*Set exercise:*
Your reply should be one number: the count of lines holding the word "saved".
:::::
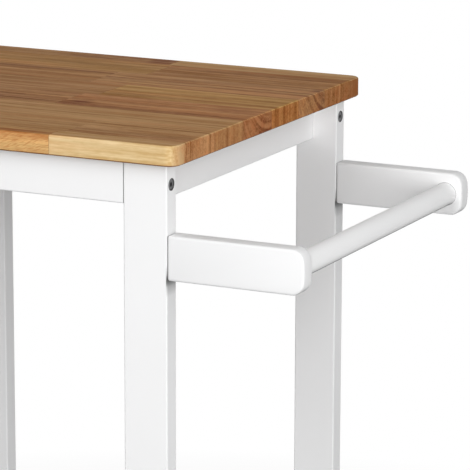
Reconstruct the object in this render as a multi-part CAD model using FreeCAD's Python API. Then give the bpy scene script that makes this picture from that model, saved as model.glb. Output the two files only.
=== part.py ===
import FreeCAD, Part
import os

# Butcher block table with a towel rail.  Units are millimetres, +Z is up.  The origin is on the floor
# under the middle of the whole table, rail included.  +X is the towel-rail end and -Y is the front.

# ---- Whole table ----
table_height = 880.0
frame_length = 516.0              # over the outer faces of the left and right legs
frame_depth = 468.0               # over the outer faces of the front and rear legs

# ---- Butcher block top ----
top_thickness = 23.0
top_overhang_end = 17.0           # past the legs, at the left and right
top_overhang_side = 14.0          # past the legs, at the front and rear
top_corner_radius = 14.0
top_edge_ease = 2.5               # rounding of the upper rim
top_lower_chamfer = 1.5
front_strip_width = 22.0          # the ripped first row, along the front edge
stave_width = 73.0                # every other full row
narrowest_strip = 15.0            # a rear remainder thinner than this joins the row before it
butt_joints_from_right = [154.0, 147.0, 340.0, 241.0, 224.0, 274.0, 237.0, 244.0]

# ---- Legs, aprons and shelf rails ----
leg_width = 53.0                  # along X
leg_thickness = 22.0              # along Y
frame_chamfer = 1.0               # broken edges of the painted wood
apron_height = 48.0               # front and rear
apron_thickness = 22.0
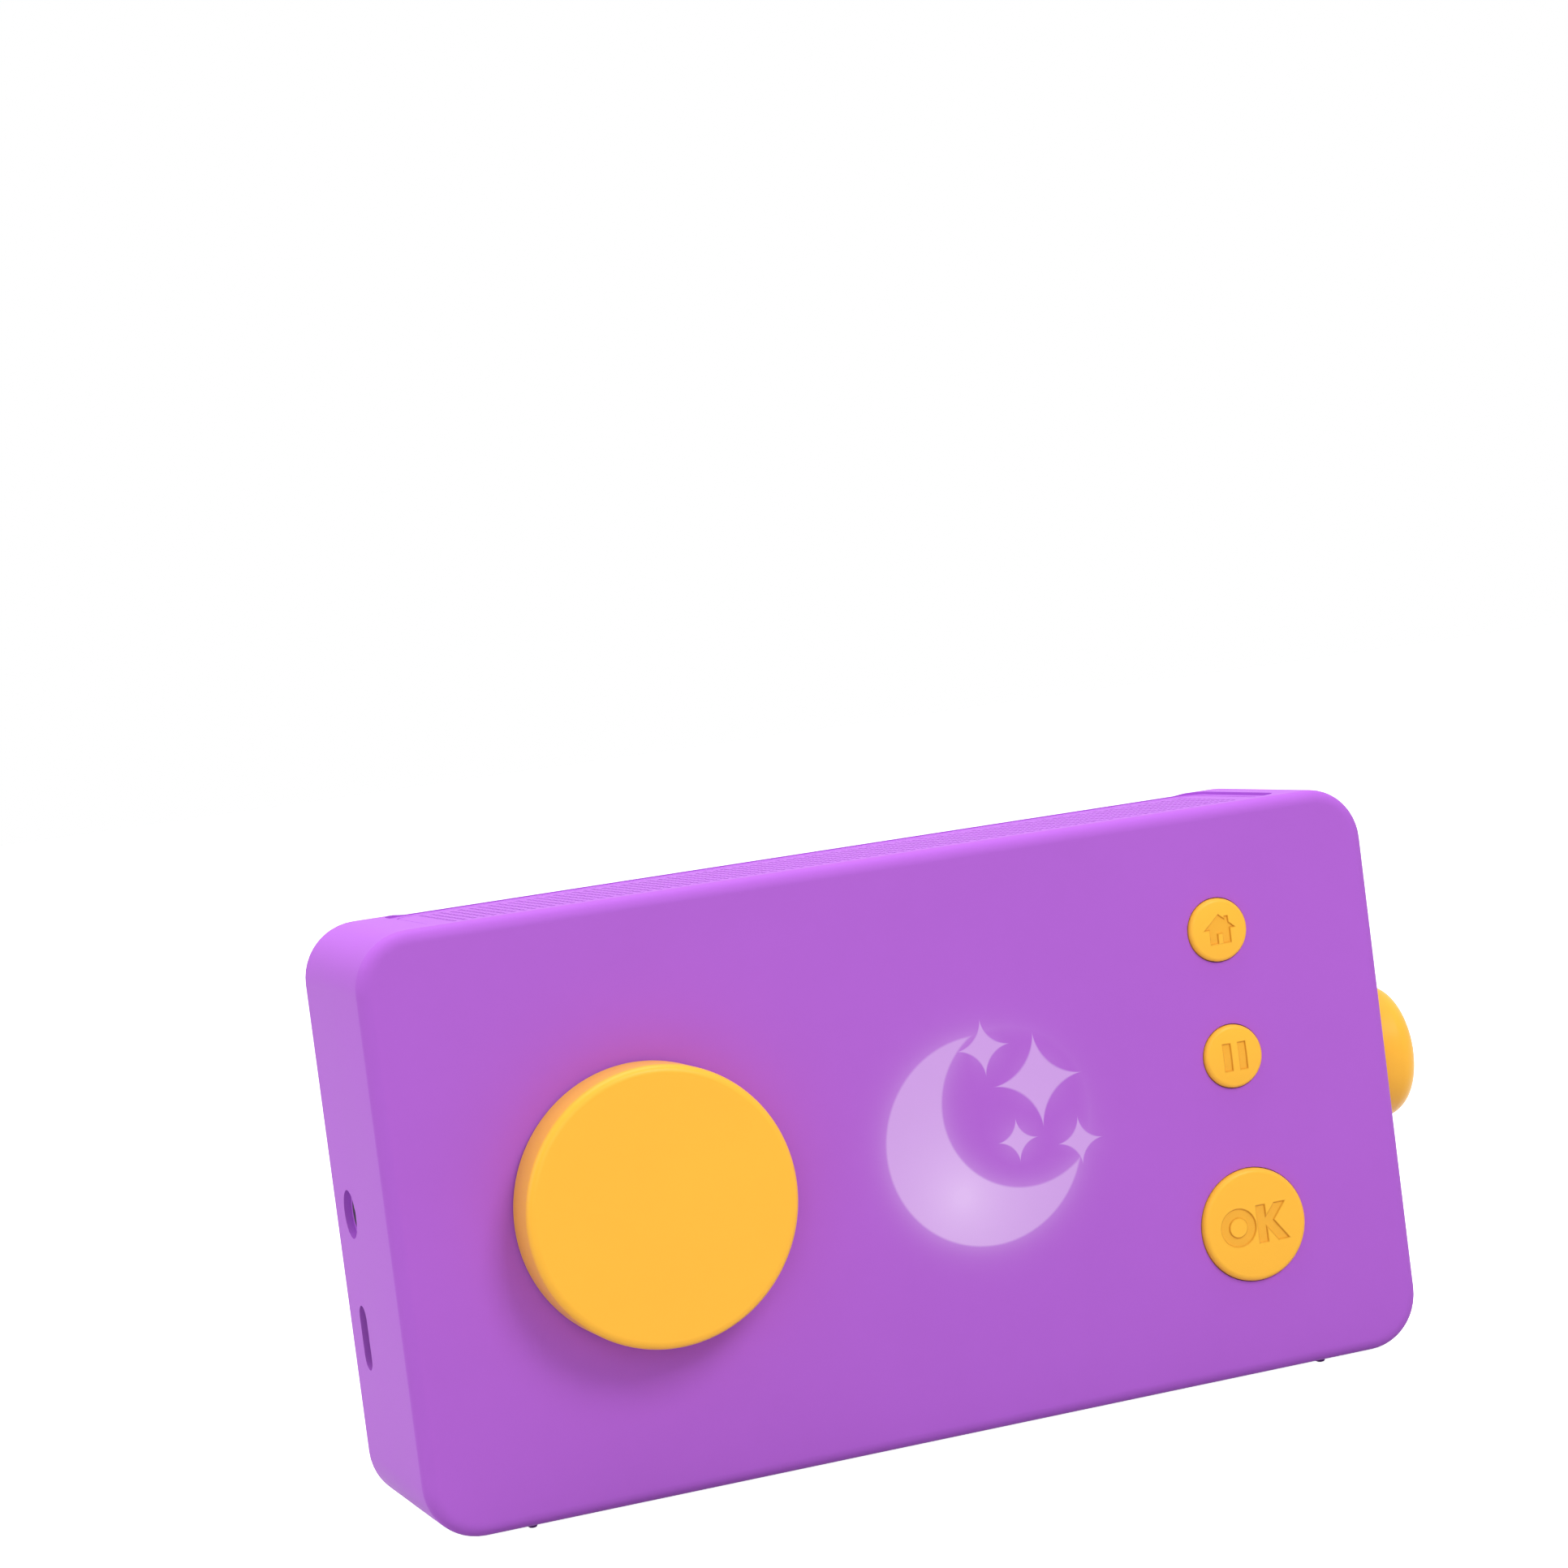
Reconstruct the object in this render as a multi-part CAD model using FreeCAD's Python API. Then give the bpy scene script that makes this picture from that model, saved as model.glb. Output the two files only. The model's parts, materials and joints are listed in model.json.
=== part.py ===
"""Audio story player: a moulded case with a big selector dial, three push
buttons, a volume knob, a glowing window and a speaker that faces upwards.

Sizes are in millimetres. While it is built, the case stands with its front
face on y = 0, its middle on x = 0 and its underside on z = 0. At the end the
whole player is moved so that the origin is the bottom centre of its box.
"""
import FreeCAD, Part
import math
import os

V = FreeCAD.Vector

# Case
case_width = 185.0
case_height = 101.2
case_depth = 41.0
corner_radius = 9.7
front_edge_radius = 2.4
back_edge_radius = 2.1
side_wall = 3.0
front_wall = 2.6
rib_thickness = 1.4

# Rear cover and its screws
cover_thickness = 2.4
cover_recess = 0.2
cover_clearance = 0.15
cover_edge_break = 0.4
cover_head_clearance = 0.4
cover_rib_height = 1.6
cover_rib_inset = 18.5
cover_rib_low = 11.0
cover_rib_spacing = 12.0
cover_screw_inset = 8.7
cover_top_screw_x = 34.0
cover_top_screw_drop = 3.0
cover_bottom_screw_x = 42.0
cover_cup_depth = 2.2
cover_cup_wall = 1.7
cover_post_radius = 3.6
cover_head_radius = 2.9
cover_head_height = 2.0
cover_screw_radius = 1.45
cover_screw_length = 10.0
cover_seat_thickness = 1.6
stop_rib_reach = 2.2
stop_rib_length = 9.0
stop_rib_places_x = (-58.0, 18.0, 68.0)
stop_rib_places_z = (20.0, 78.0)
post_web_setback = 2.0
rib_root = 0.5

# Fits
screw_clearance = 0.03
hole_clearance = 0.15
shaft_clearance = 0.05
press_clearance = 0.03
seat_gap = 0.1
washer_clearance = 0.1
hub_clearance = 0.4
past = 1.0
screw_bevel_share = 0.4
screw_tip_share = 1.2
screw_point_share = 0.3
least_radius = 0.5

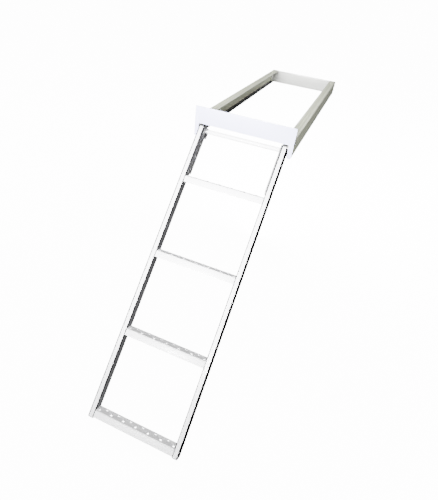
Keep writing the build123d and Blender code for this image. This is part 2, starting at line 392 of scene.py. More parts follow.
:::::
*Full answer:*
2